Reducing stock levels (inventories), as this can reduce cash outflows needed to pay for purchasing stocks. This is particularly important for organisations with a long working capital cycle.
Ways to Increase Cash Inflows
Raising prices of the products the business sells that have free substitutes or a high degree of brand loyalty. Loyal customers are not overly sensitive to higher prices, so this earns a greater profit margin for the business.
Reduce prices of the products the business sells that have a high degree of completion.
Reducing the credit period helps to improve the cash flow cycle, because customers buying on credit pay within a shorter time period. However, some customers may be unhappy about having to pay earlier, so many seek alternative providers that offer better credit terms.
Encourage debtors to pay their invoices early by offering discounts. This shortens the working capital cycle.
Ways to Seek Alternative Sources of Finance
Bank overdrafts or bank loans are common additional sources of finance when faced with a liquidity problem.
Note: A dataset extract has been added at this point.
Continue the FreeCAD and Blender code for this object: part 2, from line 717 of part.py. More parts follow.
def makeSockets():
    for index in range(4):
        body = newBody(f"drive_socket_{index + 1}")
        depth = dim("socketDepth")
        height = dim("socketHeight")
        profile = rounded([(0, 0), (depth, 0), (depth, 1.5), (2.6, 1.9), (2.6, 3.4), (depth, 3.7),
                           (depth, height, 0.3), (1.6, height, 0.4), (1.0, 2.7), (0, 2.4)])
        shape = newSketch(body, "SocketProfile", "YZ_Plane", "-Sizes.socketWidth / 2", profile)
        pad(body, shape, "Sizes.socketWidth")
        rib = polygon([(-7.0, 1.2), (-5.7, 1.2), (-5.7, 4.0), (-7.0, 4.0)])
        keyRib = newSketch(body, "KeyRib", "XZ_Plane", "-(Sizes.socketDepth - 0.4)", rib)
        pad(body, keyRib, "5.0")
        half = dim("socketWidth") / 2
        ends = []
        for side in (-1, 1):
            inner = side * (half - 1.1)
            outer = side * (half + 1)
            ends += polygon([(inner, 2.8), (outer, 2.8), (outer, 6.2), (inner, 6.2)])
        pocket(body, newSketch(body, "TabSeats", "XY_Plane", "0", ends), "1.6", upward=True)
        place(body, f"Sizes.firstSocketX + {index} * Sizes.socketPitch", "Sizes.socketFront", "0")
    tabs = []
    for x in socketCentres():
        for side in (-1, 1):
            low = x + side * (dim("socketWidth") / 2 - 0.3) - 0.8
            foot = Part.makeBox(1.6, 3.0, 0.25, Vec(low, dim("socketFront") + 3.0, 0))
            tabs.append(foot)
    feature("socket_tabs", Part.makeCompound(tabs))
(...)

Secure finance from sponsorships, donations or financial gifts. This can help boost cash inflows, thereby improving the cash flow position. However, these sources of finance are not easily accessible to most businesses.
Selling shares in a limited company in order to raise additional sources of finances. Whilst this could bring in additional cash, it can be an expensive operation, and such options is not available to sole traders and partnerships.
In the worse-case scenario, an organisation could sell its fixed assets to raise additional finance.